**OBJECTIVE**
From the listing, collect all lines containing the word "materials".

## Start

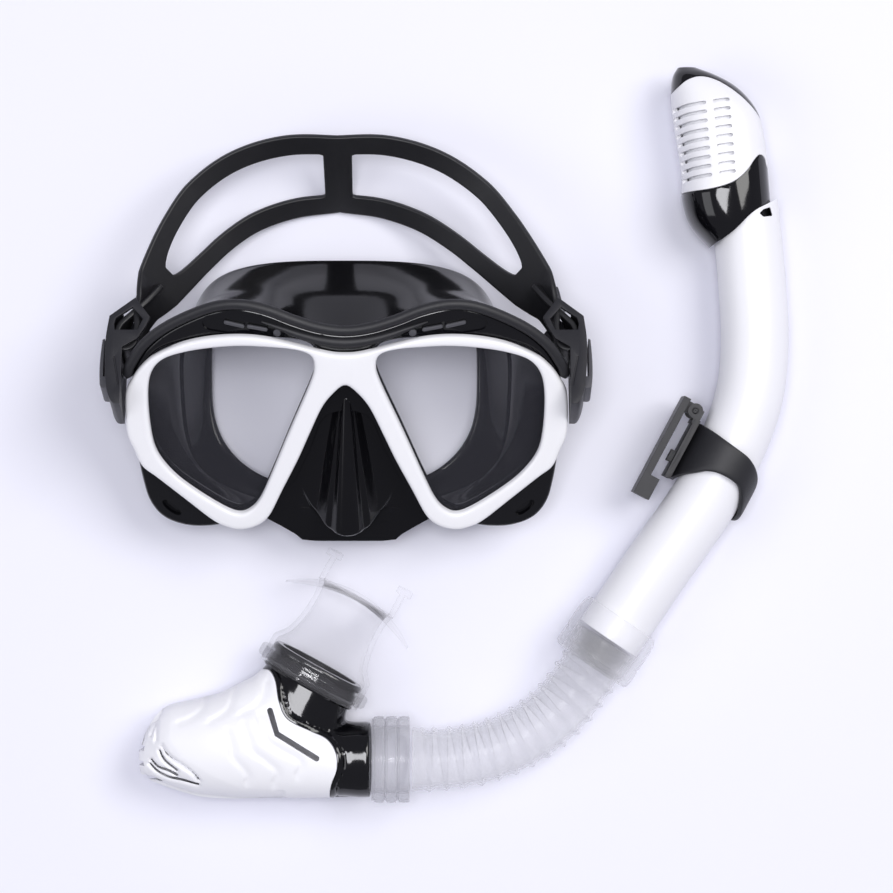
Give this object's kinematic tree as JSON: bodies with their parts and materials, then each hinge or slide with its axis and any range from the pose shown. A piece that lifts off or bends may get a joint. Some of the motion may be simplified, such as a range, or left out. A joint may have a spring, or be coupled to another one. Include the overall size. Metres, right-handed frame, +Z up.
{
  "type": "diving mask and snorkel set",
  "caption": "Two-window diving mask with a skirt, split head strap and side buckles, lying beside a dry-top snorkel with a hose, purge housing and mouthpiece.",
  "frame": {"origin": "middle of the set seen from above, on the surface it lies on", "axes": "+Z up from the surface, +Y towards the forehead side of the mask, +X towards the snorkel tube"},
  "size_m": [0.2774, 0.301, 0.0779],
  "materials": {
    "black_silicone": "glossy moulded silicone",
    "black_gloss": "high gloss",
    "black_matte": "fine matte",
    "white_gloss": "gloss",
    "white_satin": "satin",
    "glass": "polished clear",
    "smoke_gloss": "high gloss",
    "clear_silicone": "clear moulded silicone",
    "clear_plastic": "clear gloss",
    "grey_plastic": "satin",
    "steel": "brushed"
  },
  "bodies": {
    "mask": {"skirt": "black_silicone", "mask_frame": "black_gloss", "front_bezel": "white_gloss", "window_left": "glass", "window_right": "glass", "brow_bead": "black_matte", "pivot_pin_left": "steel", "pivot_pin_right": "steel"},
    "strap_loop": {"head_strap": "black_silicone", "buckle_left": "black_matte", "buckle_right": "black_matte", "lever_pin_left": "steel", "lever_pin_right": "steel"},
    "roller_left": {"strap_roller_left": "black_matte"},
    "roller_right": {"strap_roller_right": "black_matte"},
    "lever_left": {"release_lever_left": "grey_plastic"},
    "lever_right": {"release_lever_right": "grey_plastic"},
    "snorkel_lower": {"lower_housing": "smoke_gloss", "purge_cover": "white_gloss", "purge_seat": "grey_plastic", "mouthpiece": "clear_silicone", "mouthpiece_tie": "clear_plastic", "hose_coupling": "clear_plastic", "flex_hose": "clear_silicone"},
    "purge_disc": {"purge_valve": "black_silicone"},
    "snorkel_upper": {"upper_tube": "white_satin", "hose_cuff": "clear_silicone", "dry_top_socket": "smoke_gloss", "vent_cap": "white_gloss", "cap_crown": "smoke_gloss", "flap_pin": "steel"},
    "keeper": {"keeper_ring": "black_matte", "keeper_pin": "steel"},
    "gate": {"keeper_gate": "black_matte"},
    "float_body": {"float": "white_satin"},
    "flap": {"valve_flap": "grey_plastic", "flap_seal": "black_silicone"}
  },
  "joints": [
    {"name": "strap_swivel", "type": "hinge", "parent": "mask", "child": "strap_loop", "pos_m": [-0.0413, 0.02463, 0.05061], "axis": [1, 0, 0], "range_deg": [-7, 25]},
    {"name": "roller_spin_left", "type": "hinge", "parent": "strap_loop", "child": "roller_left", "pos_m": [0.0467, 0.03524, 0.04617], "axis": [0, 0.3859, 0.9225], "continuous": true},
    {"name": "roller_spin_right", "type": "hinge", "parent": "strap_loop", "child": "roller_right", "pos_m": [-0.1293, 0.03524, 0.04617], "axis": [0, 0.3859, 0.9225], "continuous": true},
    {"name": "lever_pull_left", "type": "hinge", "parent": "strap_loop", "child": "lever_left", "pos_m": [0.0523, 0.01817, 0.05331], "axis": [0, -0.3859, -0.9225], "range_deg": [0, 25], "stiffness_Nm_per_rad": 0.02},
    {"name": "lever_pull_right", "type": "hinge", "parent": "strap_loop", "child": "lever_right", "pos_m": [-0.1349, 0.01817, 0.05331], "axis": [0, 0.3859, 0.9225], "range_deg": [0, 25], "stiffness_Nm_per_rad": 0.02},
    {"name": "snorkel_lift", "type": "slide", "parent": "mask", "child": "snorkel_lower", "axis": [0, 0, 1], "range_m": [0, 0.12]},
    {"name": "hose_bend", "type": "hinge", "parent": "snorkel_lower", "child": "snorkel_upper", "pos_m": [0.0275, -0.12455, 0.018], "axis": [0, 0, 1], "range_deg": [-20, 4], "stiffness_Nm_per_rad": 0.15, "deforming": ["flex_hose"]},
    {"name": "purge_lift", "type": "slide", "parent": "snorkel_lower", "child": "purge_disc", "axis": [-1, 0, 0], "range_m": [0, 0.0015], "stiffness_N_per_m": 20},
    {"name": "keeper_slide", "type": "slide", "parent": "snorkel_upper", "child": "keeper", "axis": [0.4695, 0.8829, 0], "range_m": [-0.006, 0.002]},
    {"name": "gate_swing", "type": "hinge", "parent": "keeper", "child": "gate", "pos_m": [0.09989, 0.00993, 0.018], "axis": [0, 0, -1], "range_deg": [0, 60]},
    {"name": "float_travel", "type": "slide", "parent": "snorkel_upper", "child": "float_body", "axis": [-0.0995, 0.995, 0], "range_m": [0, 0.005]},
    {"name": "flap_swing", "type": "hinge", "parent": "snorkel_upper", "child": "flap", "pos_m": [0.1021, 0.10245, 0.018], "axis": [0, 0, -1], "range_deg": [0, 7]}
  ],
  "couplings": [
    {"joint": "flap_swing", "follows": "float_travel", "rad_per_m": 24.435}
  ]
}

## End

**ANSWER FOR THE TASK**
Give this object's kinematic tree as JSON: bodies with their parts and materials, then each hinge or slide with its axis and any range from the pose shown. A piece that lifts off or bends may get a joint. Some of the motion may be simplified, such as a range, or left out. A joint may have a spring, or be coupled to another one. Include the overall size. Metres, right-handed frame, +Z up.
  "materials": {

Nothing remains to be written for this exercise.